In fairness, many lesbian women and gay men seem perfectly comfortable with their identities and behavior, and plenty of them have no objection to people holding a different view then theirs. They may roll their eyes at someone holding the traditional view, or laugh at them, or just ignore them. But they’re not thrown off by someone else’s disagreement with them.

But when a homosexual person claims that hearing someone disagree with them is actually damaging, or that experiencing someone’s disapproval is destructive, I can’t help but wonder if they really do feel confident in their position.

Generally, when you feel right about yourself, you can live with someone else’s disagreement or disapproval. You may not like them saying you’re wrong, but you don’t feel a need to prevent them from doing so.

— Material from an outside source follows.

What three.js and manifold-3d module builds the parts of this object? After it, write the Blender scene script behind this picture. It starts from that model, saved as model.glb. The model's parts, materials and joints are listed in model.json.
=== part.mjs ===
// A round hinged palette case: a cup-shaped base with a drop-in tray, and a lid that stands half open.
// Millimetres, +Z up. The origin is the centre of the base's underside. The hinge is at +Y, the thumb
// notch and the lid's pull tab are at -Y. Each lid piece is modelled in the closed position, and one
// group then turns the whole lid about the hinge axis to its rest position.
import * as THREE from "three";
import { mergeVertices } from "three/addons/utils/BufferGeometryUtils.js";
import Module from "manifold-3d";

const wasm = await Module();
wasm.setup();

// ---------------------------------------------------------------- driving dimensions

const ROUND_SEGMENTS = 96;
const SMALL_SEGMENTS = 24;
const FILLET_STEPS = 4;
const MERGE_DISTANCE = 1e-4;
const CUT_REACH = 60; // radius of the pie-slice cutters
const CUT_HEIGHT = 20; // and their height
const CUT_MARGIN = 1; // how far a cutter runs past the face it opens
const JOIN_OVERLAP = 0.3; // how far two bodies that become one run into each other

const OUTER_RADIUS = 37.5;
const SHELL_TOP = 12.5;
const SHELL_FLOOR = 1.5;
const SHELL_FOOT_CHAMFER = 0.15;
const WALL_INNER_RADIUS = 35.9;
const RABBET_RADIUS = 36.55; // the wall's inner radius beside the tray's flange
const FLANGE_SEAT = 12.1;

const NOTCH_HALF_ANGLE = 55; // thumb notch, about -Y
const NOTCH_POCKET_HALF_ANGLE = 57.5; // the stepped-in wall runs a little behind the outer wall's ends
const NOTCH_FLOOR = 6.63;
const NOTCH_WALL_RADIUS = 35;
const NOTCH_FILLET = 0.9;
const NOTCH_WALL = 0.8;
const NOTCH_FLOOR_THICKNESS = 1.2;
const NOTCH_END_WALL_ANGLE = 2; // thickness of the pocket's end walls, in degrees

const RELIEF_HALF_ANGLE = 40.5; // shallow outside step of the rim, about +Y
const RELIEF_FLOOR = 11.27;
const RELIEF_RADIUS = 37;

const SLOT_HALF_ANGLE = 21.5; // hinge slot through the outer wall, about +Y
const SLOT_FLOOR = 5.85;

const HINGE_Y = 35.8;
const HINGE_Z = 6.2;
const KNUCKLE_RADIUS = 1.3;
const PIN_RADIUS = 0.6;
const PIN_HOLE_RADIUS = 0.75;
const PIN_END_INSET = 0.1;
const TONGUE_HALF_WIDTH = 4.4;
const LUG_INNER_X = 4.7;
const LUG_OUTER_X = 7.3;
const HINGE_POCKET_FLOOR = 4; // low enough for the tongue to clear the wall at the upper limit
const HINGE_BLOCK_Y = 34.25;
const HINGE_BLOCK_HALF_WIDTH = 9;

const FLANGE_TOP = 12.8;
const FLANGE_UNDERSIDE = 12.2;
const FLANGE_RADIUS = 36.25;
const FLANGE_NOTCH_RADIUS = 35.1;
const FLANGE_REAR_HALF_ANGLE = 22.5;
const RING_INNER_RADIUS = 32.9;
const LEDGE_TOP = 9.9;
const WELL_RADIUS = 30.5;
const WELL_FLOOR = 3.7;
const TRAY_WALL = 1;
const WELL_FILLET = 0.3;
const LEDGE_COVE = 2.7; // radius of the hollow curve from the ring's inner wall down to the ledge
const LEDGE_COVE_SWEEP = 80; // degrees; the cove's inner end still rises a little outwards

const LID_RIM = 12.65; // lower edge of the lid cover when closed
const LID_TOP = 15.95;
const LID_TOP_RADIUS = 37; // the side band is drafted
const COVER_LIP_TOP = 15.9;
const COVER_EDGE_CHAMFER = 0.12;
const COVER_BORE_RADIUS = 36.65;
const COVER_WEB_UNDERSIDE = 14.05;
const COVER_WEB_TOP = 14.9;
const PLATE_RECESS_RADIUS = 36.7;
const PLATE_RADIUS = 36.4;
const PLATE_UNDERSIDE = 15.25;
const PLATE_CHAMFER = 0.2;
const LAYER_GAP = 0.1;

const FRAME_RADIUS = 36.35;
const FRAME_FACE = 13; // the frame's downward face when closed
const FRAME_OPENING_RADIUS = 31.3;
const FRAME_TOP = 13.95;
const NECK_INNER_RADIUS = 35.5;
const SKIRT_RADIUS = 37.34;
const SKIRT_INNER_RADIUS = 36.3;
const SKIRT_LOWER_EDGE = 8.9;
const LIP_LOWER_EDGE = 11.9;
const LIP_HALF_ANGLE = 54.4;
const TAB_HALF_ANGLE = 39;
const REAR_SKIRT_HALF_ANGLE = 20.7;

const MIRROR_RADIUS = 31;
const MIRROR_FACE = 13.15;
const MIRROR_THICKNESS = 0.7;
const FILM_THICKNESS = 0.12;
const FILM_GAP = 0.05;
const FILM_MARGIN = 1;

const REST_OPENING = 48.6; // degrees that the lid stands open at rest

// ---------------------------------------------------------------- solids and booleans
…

All of which makes it hard to believe that saying something is wrong equates harming a person. Were that the case, Jesus Himself, who often said many things were wrong and, in fact, pulled no punches when rebuking sin, would have been guilty of damaging the people He critiqued.

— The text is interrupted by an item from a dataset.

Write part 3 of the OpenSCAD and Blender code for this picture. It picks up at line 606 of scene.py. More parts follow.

But conviction of sin, however uncomfortable, produces far more life than approval of sin.

“We have to do better,” Hatmaker admonishes, and there we agree. We can always be kinder, more respectful, more servant-like in attitude and action.

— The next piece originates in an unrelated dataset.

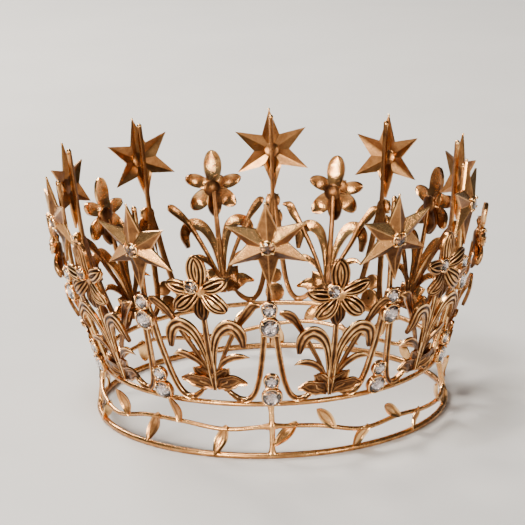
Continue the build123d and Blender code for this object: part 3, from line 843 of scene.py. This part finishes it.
# ---------------------------------------------------------------- stones and cups
# a stone's table, kites and back facets as shares of its radius; the rest as shares of its diameter
STONE_TABLE = 0.56
STONE_KITES = 0.8
STONE_BACK = 0.5
STONE_CROWN = 0.15
STONE_GIRDLE = 0.04
STONE_PAVILION = 0.24
CLAWS = 4
CLAW_SAMPLES = 14


def ring_points(count, radius, height, offset=0.0):
    angle = 2 * np.pi * (np.arange(count) + offset) / count
    return np.stack([radius * np.cos(angle), radius * np.sin(angle), np.full(count, height)], 1)


def make_stone(stone, height):
    """A round cut stone with a table, kites, girdle facets and a faceted back."""
    radius, girdle = stone / 2, height - STONE_GIRDLE * stone
    top = height + STONE_CROWN * stone
    table = ring_points(8, STONE_TABLE * radius, top)
    middle = ring_points(8, STONE_KITES * radius, height + 0.62 * STONE_CROWN * stone, 0.5)
    upper = ring_points(16, radius, height)
    lower = ring_points(16, radius, girdle)
    back = ring_points(8, STONE_BACK * radius, girdle - 0.6 * STONE_PAVILION * stone, 0.5)
    culet = np.array([[0, 0, girdle - STONE_PAVILION * stone]])
    points = np.concatenate([table, middle, upper, lower, back, culet])
    t, m, u, l, b, c = 0, 8, 16, 32, 48, 56
    faces = [tuple(range(8))]
    for i in range(8):
        j, g = (i + 1) % 8, 2 * i
        faces += [(t + i, m + i, t + j), (t + j, m + i, u + (g + 2) % 16, m + j)]
        faces += [(m + i, u + g, u + g + 1), (m + i, u + g + 1, u + (g + 2) % 16)]
        faces += [(b + i, l + g, l + g + 1), (b + i, l + g + 1, l + (g + 2) % 16)]
        faces += [(c, b + i, l + (g + 2) % 16, b + j)]
    for k in range(16):
        n = (k + 1) % 16
        faces.append((u + k, u + n, l + n, l + k))
    return points, faces, np.full(len(points), 0.5)


def make_foil(stone, height):
    """A thin silvered cone just behind the stone's back."""
    gap, wall, reach = 0.05, 0.12, stone / 2 * 0.98
    girdle = height - STONE_GIRDLE * stone - gap
    deep = girdle - STONE_PAVILION * stone
    profile = [(0, deep, 0.5), (reach, girdle, 0.5), (reach, girdle - wall, 0.5), (0, deep - wall, 0.5)]
    return lathe(profile, 32)


def make_cup(stone, cup, height, prong, seed):
    """A turned cup with a rounded rim, and four claws bent over the stone's edge."""
    outer, inner = cup / 2, stone / 2 + 0.02
    floor = height - 0.34 * stone
    outside = [(0, 0.0, 0.4), (outer * 0.88, 0.0, 0.45), (outer * 0.97, 0.2, 0.5), (outer, 0.6, 0.55)]
    rim = [(outer, height - 0.35, 0.75), (outer - 0.08, height - 0.05, 0.95),
           (outer - 0.2, height + 0.08, 1.0), (inner + 0.12, height + 0.08, 0.95)]
    inside = [(inner + 0.03, height - 0.05, 0.5), (inner, height - 0.3, 0.1), (inner * 0.5, floor + 0.3, 0.1),
              (0, floor, 0.1)]
    shape = Shape().add(*lathe(outside + rim + inside, 44))
    draw = np.random.default_rng(seed)
    along = np.linspace(0, 1, CLAW_SAMPLES)
    for k in range(CLAWS):
        turn = math.radians(45 + 360 / CLAWS * k + draw.uniform(-8, 8))
        reach = np.array([outer - 0.05, outer + 0.02, outer - 0.12, outer - 0.6, outer - 1.05])
        rise = np.array([height - 0.9, height - 0.3, height + 0.35, height + 0.75, height + 0.72])
        line = smooth_line(np.stack([reach * math.cos(turn), reach * math.sin(turn), rise], 1), CLAW_SAMPLES)
        widths = 2 * prong * np.interp(along, (0, 0.2, 0.8, 0.93, 1), (0.8, 1, 1, 0.75, 0.3))
        tangent = (-math.sin(turn), math.cos(turn), 0)
        shape.add(*sweep(line, widths, round_section(10, 0.98), up=tangent, depths=widths))
    return shape


# ---------------------------------------------------------------- making every piece
def build_wires():
    base = make_ring(BASE_RADIUS, BASE_WIRE, BASE_HEIGHT, 11).piece("fine_base_ring", WIRE)
    finish_piece(base, "ring_wire", "base_ring")
    upper = make_ring(UPPER_RADIUS, UPPER_WIRE, UPPER_HEIGHT, 21).piece("fine_upper_ring", WIRE)
    finish_piece(upper, "ring_wire", "upper_ring")
    for seed, (name, azimuth) in enumerate(STRUTS.items()):
        strut = make_strut(azimuth, 31 + seed).piece(f"fine_strut_{name}", WIRE)
        finish_piece(strut, "ring_wire", f"strut_{name}")
    ends = sorted(STRUTS.values()) + [360.0]
    for seed, (name, start, end) in enumerate(zip(VINES, ends, ends[1:])):
        vine = make_vine(start, end, 41 + seed).piece(f"fine_{name}", WIRE)
        finish_piece(vine, "ring_wire", name)
    groups = (("vine_leaves_up", LEAVES_UP, True), ("vine_leaves_down", LEAVES_DOWN, False))
    for name, leaves, upward in groups:
        shape = Shape()
        for seed, (azimuth, lean, twist) in enumerate(leaves):
            shape.join(make_vine_leaf(azimuth, lean, twist, upward, 300 + seed + 50 * upward))
        finish_piece(shape.piece(f"fine_{name}", LEAF), "leaf_sheet", name)


def build_posts_and_stars():
    for index in range(REPEATS):
        post = make_post(index).piece(f"fine_star_post_{index + 1}", POST)
        finish_piece(post, "post_brass", f"star_post_{index + 1}")
        star = make_star(STAR_SETTING[index][1])
        made = Shape().join(star, set_star(index)).piece(f"fine_star_{index + 1}", STAR, 20.0)
        finish_piece(made, "star_brass", f"star_{index + 1}")


def build_lilies():
    for index in range(REPEATS):
        plant = make_plant(index).piece(f"fine_lily_plant_{index + 1}", LILY, 55.0)
        finish_piece(plant, "lily_brass", f"lily_plant_{index + 1}")
        flower = make_flower(index).piece(f"fine_lily_flower_{index + 1}", LILY, 55.0)
        finish_piece(flower, "lily_brass", f"lily_flower_{index + 1}")


def build_stones():
    groups = {"large_post": (LARGE_STONE, []), "small_post": (SMALL_STONE, []), "star": (STAR_STONE, []),
              "lily": (LILY_STONE, [])}
    for index in range(REPEATS):
        for name, spots in (("large_post", LARGE_HEIGHTS), ("small_post", SMALL_HEIGHTS)):
            groups[name][1].extend(set_post(index) @ panel_matrix(h, out) for h, out in spots)
        groups["star"][1].append(set_star(index) @ Matrix.Translation((0, 0, STAR_SEAT)))
        lily_place = set_lily(index) @ panel_matrix(FLOWER_HEIGHT, FLOWER_BACK)
        groups["lily"][1].append(lily_place @ Matrix.Translation((*LILY_GEM_SPOT, LILY_SEAT)))
    for name, ((stone, cup, height, prong), places) in groups.items():
        stones, cups, foils = Shape(), Shape(), Shape()
        for seed, place in enumerate(places):
            tip = Matrix.Rotation(rng.uniform(0, 6.3), 4, "Z")
            tip = tip @ Matrix.Rotation(rng.uniform(-0.06, 0.06), 4, "X")
            seat = place @ Matrix.Translation((0, 0, height)) @ tip @ Matrix.Translation((0, 0, -height))
            stones.add(*make_stone(stone, height), seat)
            foils.add(*make_foil(stone, height), place)
            cups.join(make_cup(stone, cup, height, prong, 500 + seed), place)
        finish_piece(stones.piece(f"fine_{name}_stones", GLASS, 1.0), "rhinestone", f"{name}_stones")
        finish_piece(cups.piece(f"fine_{name}_cups", CUP), "cup_brass", f"{name}_cups")
        finish_piece(foils.piece(f"{name}_foil_backs", FOIL), "cup_brass")


# ---------------------------------------------------------------- floor, light and camera
FLOOR_HALF = 5.0


def add_floor():
    mesh = bpy.data.meshes.new("floor")
    corners = [(x * FLOOR_HALF, y * FLOOR_HALF, 0) for x, y in ((-1, -1), (1, -1), (1, 1), (-1, 1))]
    mesh.from_pydata(corners, [], [(0, 1, 2, 3)])
    mesh.materials.append(pale_floor("pale_floor"))
    floor = bpy.data.objects.new("floor", mesh)
    bpy.context.scene.collection.objects.link(floor)


def add_softbox(name, place, size, power, colour, target=(0, 0, 0.06)):
    data = bpy.data.lights.new(name, "AREA")
    data.shape = "RECTANGLE"
    data.size, data.size_y = size
    data.energy = power
    data.color = colour
    lamp = bpy.data.objects.new(name, data)
    lamp.location = place
    lamp.rotation_euler = (Vector(target) - Vector(place)).to_track_quat("-Z", "Y").to_euler()
    bpy.context.scene.collection.objects.link(lamp)


def add_sun(name, place, strength, softness, colour):
    data = bpy.data.lights.new(name, "SUN")
    data.energy = strength
    data.angle = math.radians(softness)
    data.color = colour
    lamp = bpy.data.objects.new(name, data)
    lamp.rotation_euler = (-Vector(place)).to_track_quat("-Z", "Y").to_euler()
    bpy.context.scene.collection.objects.link(lamp)


def add_world():
    world = bpy.data.worlds.new("studio")
    world.use_nodes = True
    bpy.context.scene.world = world
    shader = world.node_tree.nodes["Background"]
    shader.inputs["Color"].default_value = (0.78, 0.8, 0.84, 1)
    shader.inputs["Strength"].default_value = 0.11


CAMERA_DISTANCE = 1.1
CAMERA_ELEVATION = 18.65
CAMERA_AZIMUTH = 0.65
CAMERA_ROLL = 1.7
CAMERA_LENS = 185.2
SENSOR_WIDTH = 36.0
AIM_RIGHT = -0.0025
AIM_UP = 0.0559


def add_camera():
    """A long lens aimed above the base ring's middle, turned a little clockwise."""
    azimuth, elevation = math.radians(CAMERA_AZIMUTH), math.radians(CAMERA_ELEVATION)
    back = Vector((math.sin(azimuth) * math.cos(elevation), -math.cos(azimuth) * math.cos(elevation),
                   math.sin(elevation)))
    right = Vector((math.cos(azimuth), math.sin(azimuth), 0))
    above = back.cross(right)
    place = back * CAMERA_DISTANCE
    ahead = (right * AIM_RIGHT + above * AIM_UP - place).normalized()
    side = ahead.cross(above).normalized()
    turned = Matrix((side, side.cross(ahead), -ahead)).transposed().to_4x4()
    data = bpy.data.cameras.new("camera")
    data.lens = CAMERA_LENS
    data.sensor_width = SENSOR_WIDTH
    data.clip_start, data.clip_end = 0.01, 50.0
    camera = bpy.data.objects.new("camera", data)
    camera.matrix_world = Matrix.Translation(place) @ turned @ turn_about("Z", -CAMERA_ROLL)
    bpy.context.scene.collection.objects.link(camera)
    bpy.context.scene.camera = camera


add_floor()
add_world()
add_sun("ceiling", (-0.35, -0.1, 1.0), 0.9, 20, (1.0, 0.98, 0.95))
add_softbox("key", (-0.75, -1.25, 0.34), (0.42, 0.35), 30.0, (1.0, 0.9, 0.74))
add_softbox("fill", (0.85, -1.15, 0.3), (0.25, 0.35), 9.0, (1.0, 0.9, 0.76))
add_softbox("top", (-0.25, -0.3, 1.2), (0.35, 0.35), 16.0, (1.0, 0.93, 0.83))
add_softbox("rim", (-0.6, 0.9, 0.75), (0.5, 0.3), 26.0, (1.0, 0.92, 0.8))
add_camera()
build_wires()
build_posts_and_stars()
build_lilies()
build_stones()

But always in a Christ-like way, employing His balance of grace and truth. When Jesus forgave an adulterous woman, He in one fell swoop rebuked the hypocrisy of her accusers, extended her grace, and called her sin “sin” without apology. (John 8:3-11) We who say we follow Him should go and do likewise.

If this subject is of interest to you, then you might consider ordering a copy of my latest book
“Speaking of Homosexuality: Discussing the Issues with Kindness and Clarity.”
You can get your copy through amazon.com here.

Comments

Christina Howell | Nov 6, 2016

Quick typo, " In fairness, may..." I think you meant, "In fairness, many..." (not may)
Great article, Thank you!

Bart McNeely | Nov 7, 2016

Fantastic article!
I return again and again to Paul's anguish,
grief, and tears over his writing of
1st Corinthians over the man who was....
bragging about having sex with his step-mom.....
and bragging about it in church!

It was c.53AD and Paul knew this couldn't be tolerated, or sin like this would spread.

Several things can be gathered from 1st and 2nd Corinthians:
1) Some were former pagans
2) Some were former homosexuals
3) It is clear from chapter 1st Corinthians chapter 6 that they were once thieves, drunks, adulterers, swindlers, men who use and let themselves be used sexually by other men, but that they were washed, justified, cleansed from sin in the name of Jesus Christ from their former ways.
4) We could infer that pagans were ok with homosexuality, but this "sex with stepmom" thing was over the top.... something most cultures would agree is "not ok".

So how were they to deal with it?

A problem with the church today, I believe, is that we haven't connected this situation in 1st Corinthians, to its conclusion in 2nd Corinthians. I just can't summarize it better than Paul said it, so......It all starts out harsh, but ends with love.

=============1st Corinthians Chapter 5 (NIV)====
1
It is actually reported
that there is sexual immorality among you,
and of a kind that even pagans do not tolerate:
A man is sleeping with his father’s wife.

2
And you are proud!
Shouldn’t you rather have gone into mourning
and have put out of your fellowship
the man who has been doing this?

3 For my part, even though
I am not physically present,
I am with you in spirit.

As one who is present with you in this way,
I have already passed judgment
in the name of our Lord Jesus
on the one who has been doing this.

4
So when you are assembled
and I am with you in spirit,
and the power of our Lord Jesus is present,

5
hand this man over to Satan
for the destruction of the flesh,
so that his spirit may be saved
on the day of the Lord.

6
Your boasting is not good.
Don’t you know
that a little yeast
leavens the whole batch of dough?

7
Get rid of the old yeast,
so that you may be
a new unleavened batch
—as you really are.

For Christ, our Passover lamb,
has been sacrificed.

8
Therefore let us keep the Festival,
not with the old bread leavened
with malice and wickedness,
but with the unleavened bread
of sincerity and truth.

9
I wrote to you in my letter
not to associate
with sexually immoral people—

10
not at all meaning the people
of this world who are immoral,
or the greedy
and swindlers,
or idolaters.

In that case you would have to leave this world.

11
But now I am writing to you
that you must not associate
with anyone who claims to be a brother or sister
but is sexually immoral or greedy,
an idolater or slanderer,
a drunkard or swindler.

Do not even eat with such people.

12
What business is it of mine
to judge those outside the church?
Are you not to judge those inside?

13 God will judge those outside.

“Expel the wicked person from among you.”

===================

And the conclusion to the story:

=====2nd Corinthians Chapter 2==============
4
For I wrote you out of great distress
and anguish of heart
and with many tears,
not to grieve you
but to let you know
the depth of my love for you.

5
If anyone has caused grief,
he has not so much grieved me
as he has grieved all of you to some extent—
not to put it too severely.

6
The punishment inflicted on him by the majority is sufficient.

7
Now instead, you ought to forgive and comfort him,
so that he will not be overwhelmed by excessive sorrow.

8
I urge you, therefore, to reaffirm your love for him.

=================
There is so much that can be drawn from this and the rest of 1st and 2nd Corinthians, but I'm going to let it speak for itself, and encourage anyone to read the rest on their own.

Then, keep in mind that Paul wrote Romans next, prior to his journey with Luke, Aristarchus & others to Jerusalem and then onto Rome where Luke wrote the Gospel of Luke and Acts.